Speaking at the DAERA breakfast event at the 150th Balmoral Show, permanent secretary Denis McMahon officially announced the new initiative and introduced the members of the new partnership.
“We recognise the challenge that faces all of us with the high rate of TB incidence. It is the source of significant stress for our farming families and has the potential to inflict serious damage on the wider agri-food industry and its ability to trade on a global scale.
“While we have taken a number of measures to address the issue, we want to keep moving forward with our approach.
“A key TB Strategic Partnership Group recommendation was for the establishment of a new partnership structure to provide advice and fresh thinking.
“TBEP will bring together individuals with knowledge and practical experience who will for the first time have a major role in shaping the TB programme at both a policy and ground level.
“Farmers will be involved at every level having an input to how the TB programme operates and bringing their experience to the problem.”
Dr McMahon touched on a number of other issues in his speech, including the importance of the agri-food sector, which generates an estimated £4.4bn income and employs over 22,000, and its role in protecting our environment.
“The success of the agri-food sector impacts not only on farmers, fishermen and their families, but also on the wider rural community, sustaining jobs and businesses across rural areas, and indeed making a major contribution to the economy, our natural environment and our way of life.
"A sustainable and profitable farm base lies at the heart of the food supply chain.
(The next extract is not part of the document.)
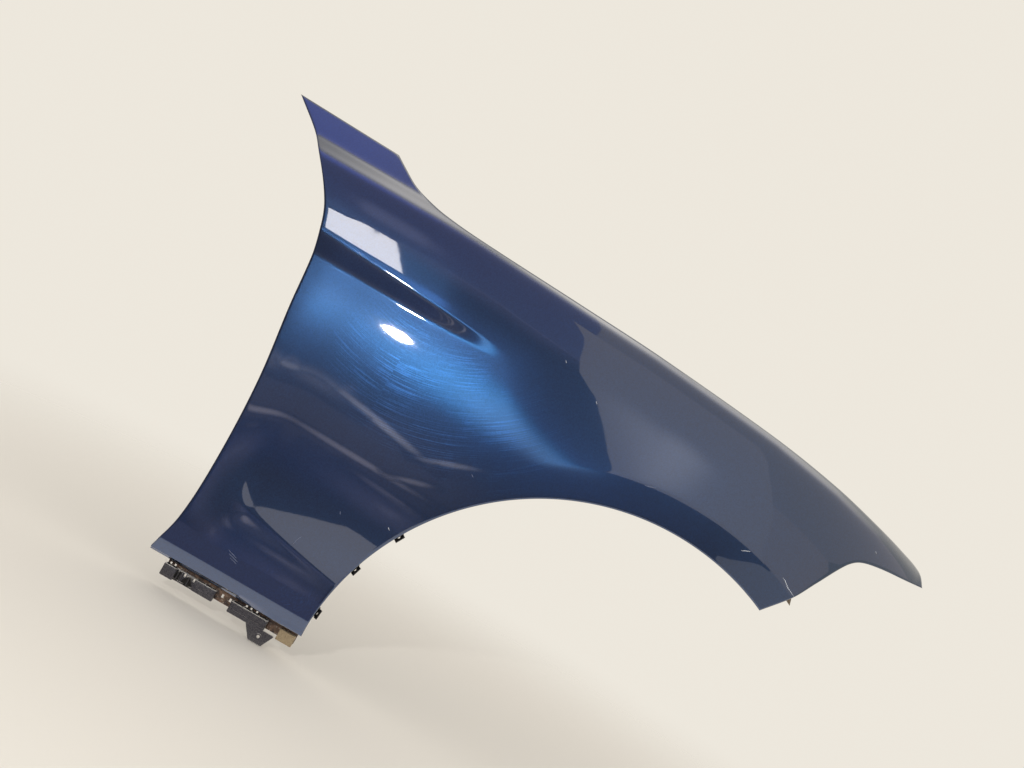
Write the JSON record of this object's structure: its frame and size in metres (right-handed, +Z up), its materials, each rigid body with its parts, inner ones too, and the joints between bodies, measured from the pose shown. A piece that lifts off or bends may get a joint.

After a few years of very difficult market conditions, there was a welcome upturn in farm prices during 2017.
“However, our agri-food sector must be both profitable and sustainable and the way forward is shared practice and collaborative working with the industry, and I am pleased to see this already in action.
“The Memorandum of Understanding (MoU) with the Ulster Farmers’ Union and the Northern Ireland Environment Agency (NIEA) has resulted in an implementation plan with 90 actions that should deliver increased levels of compliance and improved sustainable farming practices on farms throughout Northern Ireland.”
Looking forward, Dr McMahon went on to address the changes that Brexit will bring.
A sustainable and profitable farm base lies at the heart of the food supply chain.
He said: “DAERA is working at pace with the aim of ensuring Northern Ireland is properly equipped to get the best deal for our industry.
"Engagement has been central to our approach at all levels. We continue to work extensively with our stakeholder groups on a programme of work to ensure that the issues, risks and opportunities are fully understood and explored. And we are working closely with key stakeholders in developing shared thinking on a future agricultural policy, environmental principles as well as a long-term strategy for our rural society.
“By working together, as one industry, we can achieve a thriving economy, a healthy environment and rural communities where people can live, work and grow.”